A short sale can prevent a foreclosure and may reduce your chances of being sued by your lender over a delinquent mortgage. But do you understand the details of this foreclosure alternative? Take this quiz to find out!
What is a short sale?
A short sale has nothing to do with time, and if a homeowner qualifies, it's usually a much better option than entering foreclosure. In a short sale, the bank lets a homeowner who's behind on payments sell his or her home for less than what's owed.
When can you start to consider a short sale?
A lender typically won't consider a short sale until you've missed enough payments that the bank has filed a notice of delinquency, starting the foreclosure process.
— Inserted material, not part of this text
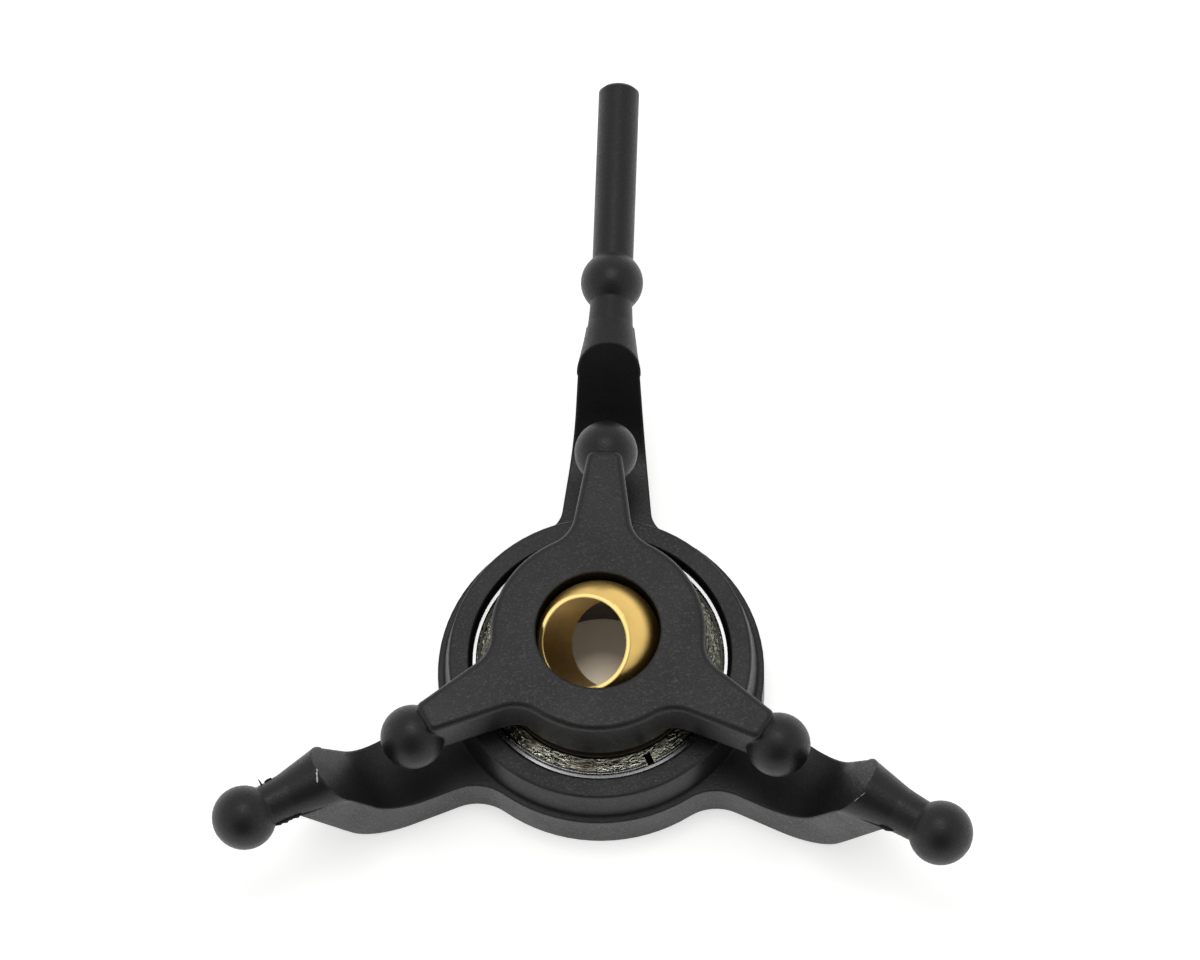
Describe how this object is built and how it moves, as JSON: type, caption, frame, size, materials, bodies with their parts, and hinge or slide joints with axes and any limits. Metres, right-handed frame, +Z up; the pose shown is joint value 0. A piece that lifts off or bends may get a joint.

Can a short sale hurt your credit?
Foreclosure causes serious damage to your credit. A short sale minimizes that damage since the buyer covers part of the delinquent loan, but you'll still face implications for the amount of the mortgage you couldn't pay. In the end, your credit will take a hit, but it won't be as bad as if you'd entered foreclosure.
How can you prove financial distress to your lender?
Most lenders won't consider a short sale unless the borrower proves financial distress: He or she can't pay the mortgage due to job loss, a death in the family or illness.
Who finds a buyer for a short sale?
A short sale transaction is similar to a normal real estate sale, in that it's the homeowner's responsibility to find a willing and qualified buyer for the property.
What's a fractional interest transfer?
Foreclosure-assistance scam artists sometimes offer fractional interest transfers -- offers to stop a foreclosure in exchange for a percentage of the property ownership -- as part of fraudulent schemes. A short sale is a legal sale transaction.
Does a short sale eliminate your debt to the lender?
A short sale can eliminate most of what you owe your lender; however, they may still sue you for the remaining balance on your original mortgage.
True or false: If you're not behind on mortgage payments yet but anticipate falling behind soon, you can begin the short sale process.
Before you can start the short sale process, you must prove that your home is in mortgage default, meaning you've already missed enough payments that the bank is about to start foreclosure proceedings.
Can any real estate agent handle a short sale?
While a short sale transaction is very similar to a normal real estate sale, it often includes unique limits, such as the bank's foreclosure timeline. Even though any agent should be able to handle the sale, when choosing an agent, it's a good idea to find one who understands these traits.
Aside from helping out the homeowner, what's another benefit of a short sale?
Short sales can help the housing market by keeping foreclosures down, thus keeping property values up. They can also benefit investors who are looking for deals on homes.